| WHAT IS ASKED |
For the listing that follows, give again exactly the lines from the one with "bpy.data.objects.remove(obj)" to the one with "what is finished", including both.

(Scripts that build objects)

□ □ □

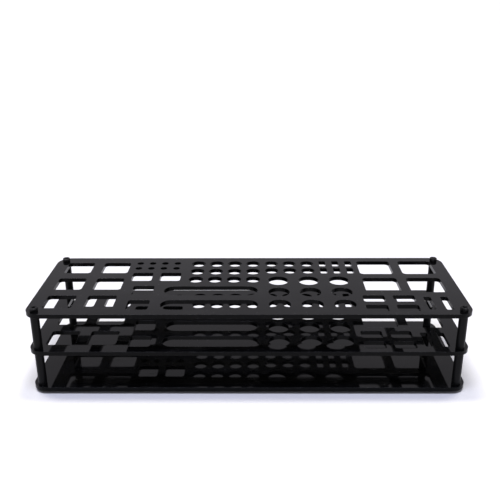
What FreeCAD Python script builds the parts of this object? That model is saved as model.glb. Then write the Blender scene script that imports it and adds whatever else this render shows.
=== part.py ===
import FreeCAD, Part
import math
import os

# Hobby workstation organizer: three black acrylic plates stacked on round
# metal standoffs. The two upper plates carry the same pattern of cut-outs, so
# a handle dropped through both stands upright on the solid base plate.
#
# Millimetres. +Z up, -Y is the front, +X to the right seen from the front.
# The origin is on the surface it stands on, under the middle of the plates.

# ---------------------------------------------------------------- dimensions
PLATE_L = 300.0            # along X
PLATE_D = 100.0            # along Y
PLATE_T = 3.0              # acrylic sheet
CORNER_R = 10.0            # outline corners

POST_D = 6.0               # round standoff
POST_L = 25.0              # standoff length, so the plates repeat every 28 mm
POST_INSET = 6.25          # post axis from each plate edge
POST_CHAMFER = 0.25        # on the standoff's end rims
TAP_DEPTH = 8.5            # blind threaded hole in each standoff end
TAP_R = 1.5                # M3, taken at its nominal diameter
TAP_MOUTH = 0.2            # countersink at the hole's mouth
CLEAR_R = 1.6              # screw hole through a plate

SHANK_R = 1.46             # M3 thread, modelled plain just under nominal
HEAD_R = 2.75              # M3 cylinder head
HEAD_H = 2.5               # screws from above
FOOT_H = 2.0               # screws from below, whose lower heads are the feet
HEAD_RIM = 0.3             # softened crown
HEX = 2.5                  # key socket across flats
HEX_DEPTH = 1.3
HEX_CONE = 0.35            # drill point below the socket
SCREW_LEN = 8.0            # under the head
STUD_LEN = PLATE_T + 2.0 * TAP_DEPTH     # headless screw through the middle plate
STUD_HEX = 1.5
STUD_HEX_DEPTH = 2.0

# heights
Z_BASE = FOOT_H                          # underside of the base plate
Z_LOWER = Z_BASE + PLATE_T               # lower standoffs start
Z_MIDDLE = Z_LOWER + POST_L              # underside of the middle plate
Z_UPPER = Z_MIDDLE + PLATE_T             # upper standoffs start
Z_TOP = Z_UPPER + POST_L                 # underside of the top plate
Z_SURFACE = Z_TOP + PLATE_T              # upper face of the top plate

# ------------------------------------------------- cut-outs of the two plates
# x is measured from the middle, y from the front edge.
# Rectangles: x low, x high, y low, y high, corner radius.
WINDOW_20 = [(x, x + 20.0, y, y + 20.0, 2.2)
             for x in (-140.0, -112.0) for y in (10.0, 40.0, 70.0)]
SQUARE_15 = [(-87.0, -72.0, 55.4, 70.4, 2.0), (-66.0, -51.0, 55.4, 70.4, 2.0),
             (-83.0, -68.0, 31.4, 46.4, 2.0), (-83.0, -68.0, 7.5, 22.5, 2.0)]
LONG_SLOT = [(-60.3, 6.3, 7.5, 22.5, 7.5), (-60.3, 6.3, 30.4, 45.4, 7.5)]
WINDOW_25 = [(x, x + 25.0, y, y + 25.0, 3.0)
             for x in (83.25, 115.25) for y in (35.4, 67.9)]
SLOT_15X10 = [(x, x + 15.0, y, y + 10.0, 1.8)
              for x in (79.25, 100.1) for y in (5.0, 20.1)]
SLOT_5X20 = [(x, x + 5.0, 7.5, 27.5, 1.2) for x in (121.0, 132.7)]
SLOT_5X10 = [(x - 2.5, x + 2.5, y - 5.0, y + 5.0, 1.0)
             for x in (56.35, 66.35, 76.35) for y in (74.2, 88.0)]
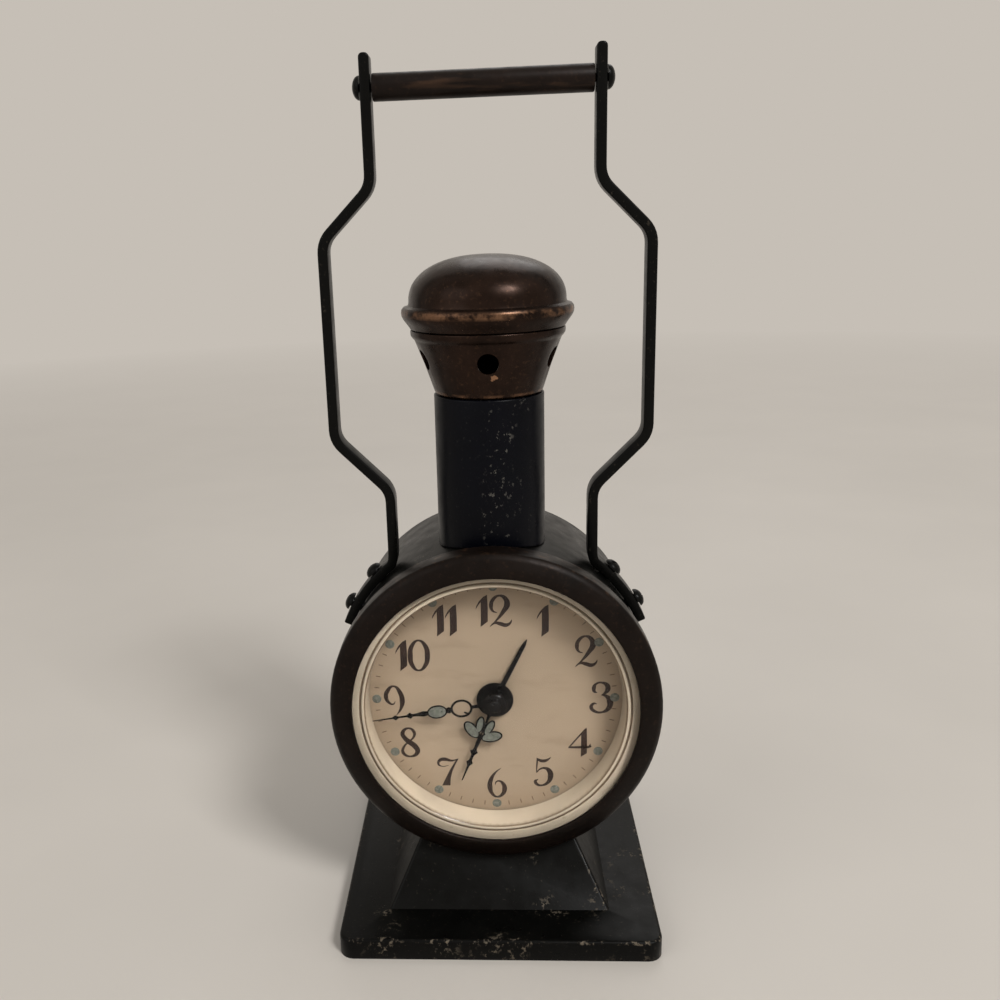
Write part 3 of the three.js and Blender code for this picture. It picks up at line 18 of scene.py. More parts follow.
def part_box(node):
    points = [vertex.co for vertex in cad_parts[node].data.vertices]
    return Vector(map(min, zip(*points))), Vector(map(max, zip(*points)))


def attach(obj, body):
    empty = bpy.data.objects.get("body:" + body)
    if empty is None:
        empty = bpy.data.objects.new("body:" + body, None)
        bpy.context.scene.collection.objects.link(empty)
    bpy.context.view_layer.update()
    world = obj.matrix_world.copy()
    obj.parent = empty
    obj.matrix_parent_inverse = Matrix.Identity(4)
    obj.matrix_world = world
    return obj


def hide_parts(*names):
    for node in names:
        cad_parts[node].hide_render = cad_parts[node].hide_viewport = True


bl_info = {
    "name": "Signal lamp alarm clock",
    "version": (1, 0, 0),
    "blender": (4, 5, 0),
    "location": "View3D > Sidebar > Clock",
    "description": "Models and finishes the pieces of an alarm clock shaped like a signal lamp",
    "category": "Object",
}

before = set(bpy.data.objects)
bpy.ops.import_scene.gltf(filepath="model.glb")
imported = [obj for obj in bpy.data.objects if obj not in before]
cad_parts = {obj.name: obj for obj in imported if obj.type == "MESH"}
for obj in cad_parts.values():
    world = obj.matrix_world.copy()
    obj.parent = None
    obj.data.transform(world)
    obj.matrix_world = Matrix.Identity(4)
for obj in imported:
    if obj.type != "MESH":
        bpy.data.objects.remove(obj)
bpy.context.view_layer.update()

MM = 0.001
DRUM_LOW, DRUM_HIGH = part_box("drum_case")
HEAD = Vector((0, 0, (DRUM_LOW.z + DRUM_HIGH.z) / 2))  # a point on the drum's axis
DRUM_RADIUS = (DRUM_HIGH.x - DRUM_LOW.x) / 2
BASE_LOW, BASE_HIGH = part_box("base_shell")
CHIMNEY_LOW, CHIMNEY_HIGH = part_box("chimney_tube")
LAMP = Vector((0, (CHIMNEY_LOW.y + CHIMNEY_HIGH.y) / 2, 0))  # a point on the chimney's axis
ALONG_Y = Vector((0, 1, 0))
ALONG_Z = Vector((0, 0, 1))
WELD = 0.002 * MM  # points closer than this are one
FULL_TURN = 2 * math.pi
QUARTER_TURN = math.pi / 2


def hex_colour(text):
    """A hex sRGB colour as the linear RGBA that sockets and properties take"""
    levels = [int(text[i : i + 2], 16) / 255 for i in (1, 3, 5)]
    linear = [v / 12.92 if v <= 0.04045 else ((v + 0.055) / 1.055) ** 2.4 for v in levels]
    return (*linear, 1.0)


def length(name, description, default):
    """A size that a user can change, given in millimetres and kept in metres"""
    return FloatProperty(
        name=name, description=description, default=default * MM, min=0, unit="LENGTH", precision=5
    )


def colour(name, description, default):
    """A colour that a user can change, given as hex"""
    default = hex_colour(default)
    return FloatVectorProperty(
        name=name, description=description, default=default, subtype="COLOR", size=4, min=0, max=1
    )


def level(name, description, default):
    """A strength or power that a user can change"""
    return FloatProperty(name=name, description=description, default=default, min=0)


class ClockSizes(bpy.types.PropertyGroup):
    """Sizes of what is finished here"""

    turning_steps: IntProperty(
        name="Turning steps", description="Faces round each turned piece", default=112, min=24
    )
    numeral_height: length("Numeral height", "Height of the printed hour numerals", 7.9)
    print_depth: length("Print depth", "How far the printing stands off the dial", 0.04)
    tick_length: length("Tick length", "Length of the minute marks", 1.1)
    tick_radius: length("Tick circle", "Radius of the middle of the minute marks", 27.8)
    lume_dot_radius: length("Hour dot radius", "Radius of the luminous hour dots", 1.1)
    paint_round: length("Paint round", "Rounding that thick paint gives to edges", 0.35)


class ClockColours(bpy.types.PropertyGroup):
    """Colours of the finishes"""

    black_paint: colour("Black paint", "Stoved enamel on drum, base and bail", "#070706")
    navy_paint: colour("Navy paint", "Enamel on the chimney", "#04050b")
    worn_steel: colour("Worn metal", "What shows where paint has rubbed off", "#84796a")
    primer: colour("Primer", "Pale undercoat that the chimney's chips show", "#6f6c66")
    bezel_brown: colour("Bezel brown", "Bronze lacquer on the bezel", "#140d09")
    cap_brown: colour("Cap brown", "Copper-brown lacquer on cowl and cap", "#261a14")
    # this bright copper is both rubbed wear and the painted highlight along the cap bead's crest
    cap_worn: colour("Worn copper", "Where the lacquer has rubbed thin", "#8f6a50")
    grip_brown: colour("Grip brown", "Lacquer on the grip rod", "#170f0b")
    ring_cream: colour("Ring cream", "Enamel of the ring round the dial", "#c2b39d")
    dial_cream: colour("Dial cream", "Aged print ground of the dial", "#a39079")
    groove_brown: colour("Groove brown", "Line in the ring's groove", "#5e4a33")
    ink: colour("Ink", "Printed numerals", "#241208")
    faded_ink: colour("Faded ink", "Printed minute marks", "#5a4632")
    lume: colour("Luminous paint", "Aged luminous paint", "#6f7167")
    hand_black: colour("Hand black", "Enamel on hands and boss", "#060505")
    brass: colour("Brass", "Back cover, plates and wheels", "#b0925c")
    key_brass: colour("Key brass", "Keys, knobs and button, kept bright by fingers", "#d8bc84")
    steel: colour("Steel", "Screws and arbors", "#8b8b8d")
    felt: colour("Felt", "Pad under the base", "#22282a")


class StageSettings(bpy.types.PropertyGroup):
    """Floor, background and lamps"""

    floor: colour("Floor", "Pale floor", "#d6cfc6")
    background: colour("Background", "What the camera sees past the floor", "#c6bfb6")
    room: colour("Room", "Colour of the even room light", "#fffcf7")
    sky_level: level("Room light", "Strength of the even room light", 0.3)
    key_power: level("Key lamp", "Power of the key lamp in watts", 16)
    fill_power: level("Fill lamp", "Power of the fill lamp in watts", 4)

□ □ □

| ANSWER TO THE EXERCISE |
        bpy.data.objects.remove(obj)
bpy.context.view_layer.update()

MM = 0.001
DRUM_LOW, DRUM_HIGH = part_box("drum_case")
HEAD = Vector((0, 0, (DRUM_LOW.z + DRUM_HIGH.z) / 2))  # a point on the drum's axis
DRUM_RADIUS = (DRUM_HIGH.x - DRUM_LOW.x) / 2
BASE_LOW, BASE_HIGH = part_box("base_shell")
CHIMNEY_LOW, CHIMNEY_HIGH = part_box("chimney_tube")
LAMP = Vector((0, (CHIMNEY_LOW.y + CHIMNEY_HIGH.y) / 2, 0))  # a point on the chimney's axis
ALONG_Y = Vector((0, 1, 0))
ALONG_Z = Vector((0, 0, 1))
WELD = 0.002 * MM  # points closer than this are one
FULL_TURN = 2 * math.pi
QUARTER_TURN = math.pi / 2


def hex_colour(text):
    """A hex sRGB colour as the linear RGBA that sockets and properties take"""
    levels = [int(text[i : i + 2], 16) / 255 for i in (1, 3, 5)]
    linear = [v / 12.92 if v <= 0.04045 else ((v + 0.055) / 1.055) ** 2.4 for v in levels]
    return (*linear, 1.0)


def length(name, description, default):
    """A size that a user can change, given in millimetres and kept in metres"""
    return FloatProperty(
        name=name, description=description, default=default * MM, min=0, unit="LENGTH", precision=5
    )


def colour(name, description, default):
    """A colour that a user can change, given as hex"""
    default = hex_colour(default)
    return FloatVectorProperty(
        name=name, description=description, default=default, subtype="COLOR", size=4, min=0, max=1
    )


def level(name, description, default):
    """A strength or power that a user can change"""
    return FloatProperty(name=name, description=description, default=default, min=0)


class ClockSizes(bpy.types.PropertyGroup):
    """Sizes of what is finished here"""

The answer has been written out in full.